Ode On A Gin Martini

Here’s my fantasy. I start with 3 ounces of Tanqueray. Tanqueray is very dry. It has a little bite, but that’s good ‘cause it lets you know you’re drinking. I like Sapphire, too, but it’s delicate and a little sweet, like a summer evening on the lawn. Tanqueray is the woods at night.

Then, the vermouth. Vermouth is deep. And oily. A carnival poet. I must have vermouth, otherwise it’s just gin and olives. This is a Martini, damn it! Extra dry. One teaspoon to overflowing. Martini and Rossi. And use a real teaspoon, not just a regular old spoon like you use to stir your coffee. The amount is important.

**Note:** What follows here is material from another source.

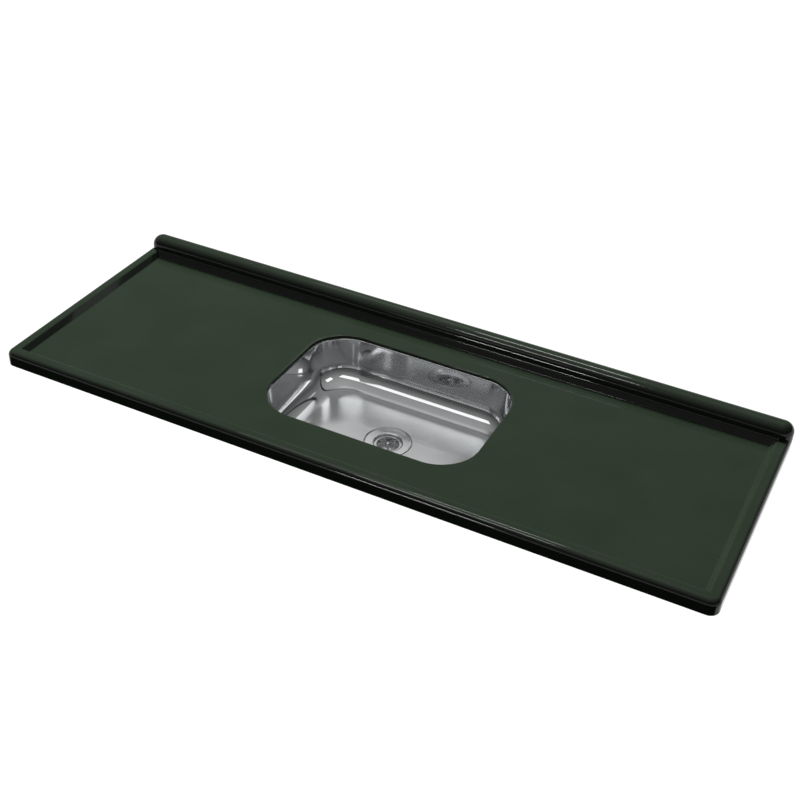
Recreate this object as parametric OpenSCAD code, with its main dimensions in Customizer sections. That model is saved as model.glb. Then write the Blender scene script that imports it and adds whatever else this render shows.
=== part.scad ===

Three Mezzetta Martini Olives. Don’t pin them down, though. Let them swim around and enjoy themselves. This is Vegas for them. Save the spearing and the eating for later, once they’re drunk and easy.

So, I put the Tanqueray and the Martini and Rossi in a large measuring cup with 3 or 4 cubes of ice and stir. Naturally hot-headed, the liquor embraces the ice with an audible sigh. Tranquility is near.

I have a special tumbler I use for my Martinis at home. The glass is not important to the taste, but I like a little ceremony and a special glass fills that need nicely. The olives go in the glass and in the time it takes to get them from the refrigerator, the gin, vermouth, and ice have a deep philosophical conversation about cooperation.

Once the olives are in the glass, they know what’s coming and rub their pimento hands in anticipation. I put the teaspoon handle over the spout of the measuring cup to strain out the ice (which has pressing business in the sink) and pour the now comfortable gin and vermouth into the glass. The olives applaud.

It’s the White Cliffs of Dover meet the Mediterranean. It’s a fruit juice from Venus. It’s stirred, not shaken, and Bond be damned! Let the party begin!